AI introduces volatility into decision environments. The leaders who maintain calm, structured decision-making in complexity will outperform those who oscillate between resistance and overconfidence.


AI raises the stakes. It also reveals the style and substance of decision-making at any level where decisions are made.


What Executives Must Do


When AI decisions become personal, capability must become intentional.


This begins with three dimensions of executive clarity:


Understand How You Think


Every leader brings a distinct cognitive pattern to their role. It determines how they process ambiguity, identify relevance, and evaluate options.


When AI enters the process, that cognitive pattern must remain intact. It should be amplified, not distorted.


Know Where Your Judgement Creates Value


AI can generate outputs. It cannot replicate lived experience. It cannot sense what is off. It cannot see the difference between an error in logic and a failure in context.

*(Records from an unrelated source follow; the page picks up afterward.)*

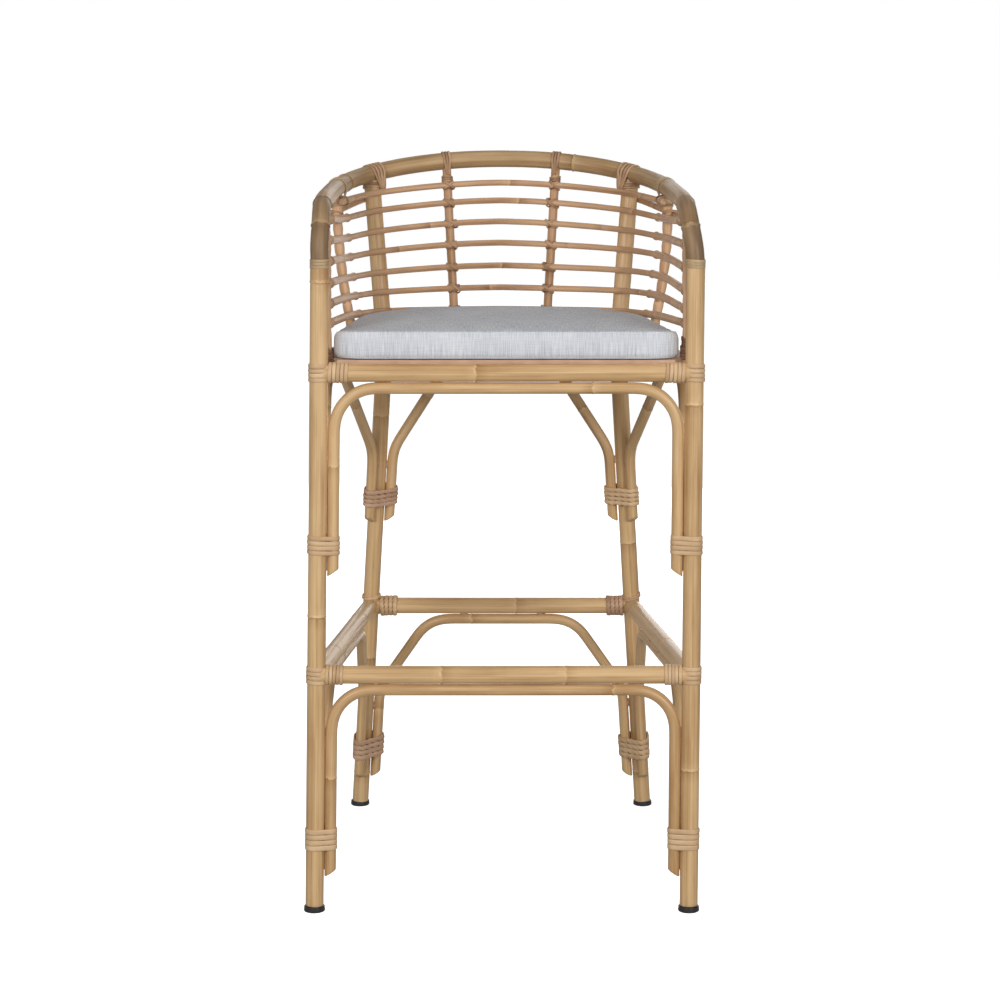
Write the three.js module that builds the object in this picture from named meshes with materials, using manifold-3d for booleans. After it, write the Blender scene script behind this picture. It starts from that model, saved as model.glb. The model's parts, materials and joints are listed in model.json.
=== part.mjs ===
// Rattan bar stool: four pole legs, a wrap-around rim and reed back, straight rails and a footrest frame
// with bent brace bows under every rail, cane bindings, and a loose seat cushion on a plain seat panel.
// Millimetres, +Z up, origin on the floor under the middle of the stool, front of the stool towards -Y.
// Sides are named as seen from the front: left is -X, right is +X.

import * as THREE from "three";
import { mergeVertices } from "three/addons/utils/BufferGeometryUtils.js";
import Module from "manifold-3d";

const wasm = await Module();
wasm.setup();

// ---- Driving dimensions ----

const POLE_R = 12.5; // legs, rails and rim
const BOW_R = 8; // bent brace bows
const POST_R = 6.5; // back and side posts
const REED_R = 4.5; // back reeds and front posts
const CANE = 1.6; // thickness of a wound binding
const GAP = 0.3; // clearance between touching pieces
const BESIDE = 0.5; // clearance between poles that lie side by side
const BINDING_R = POLE_R + GAP + CANE; // outside of a binding on a pole
const SNUG = 0.5; // clearance inside a binding round several poles

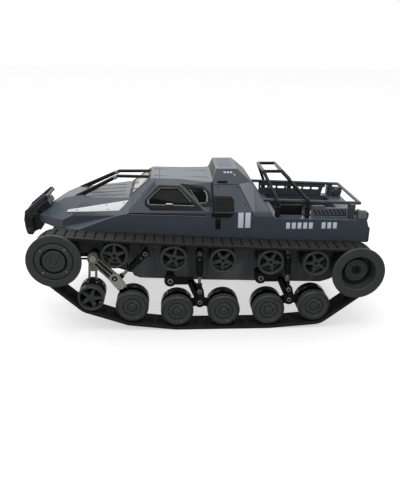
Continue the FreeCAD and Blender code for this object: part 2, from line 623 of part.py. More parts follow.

Executive judgement is built through domain fluency. Knowing the landscape deeply enough to recognise when outputs fall short, even when they appear correct.


Design How You Work With AI


This is not about using a tool. It is about defining how reasoning is distributed between human leadership and machine-generated input.


Who decides. When to override. Where to delegate. What to monitor.


Working with AI at the executive level is not a technical interaction. It is a cognitive one. It must reflect the seriousness, the nuance, and the responsibility of the decisions it touches.


The Leadership Imperative


When AI decisions reach your level, the questions change.

You are not asked whether a model is accurate. You are asked whether a judgement was sound.


You are not asked whether AI was used. You are asked whether it was understood.


You are not asked to defer. You are expected to discern.


This is the shift. As AI becomes infrastructure, decision-making becomes visible. And visibility without capability is exposure.


When the decision is yours, capability is not optional. It is operational. It is reputational. It is the centre of the role.


That is what happens when AI decisions become personal.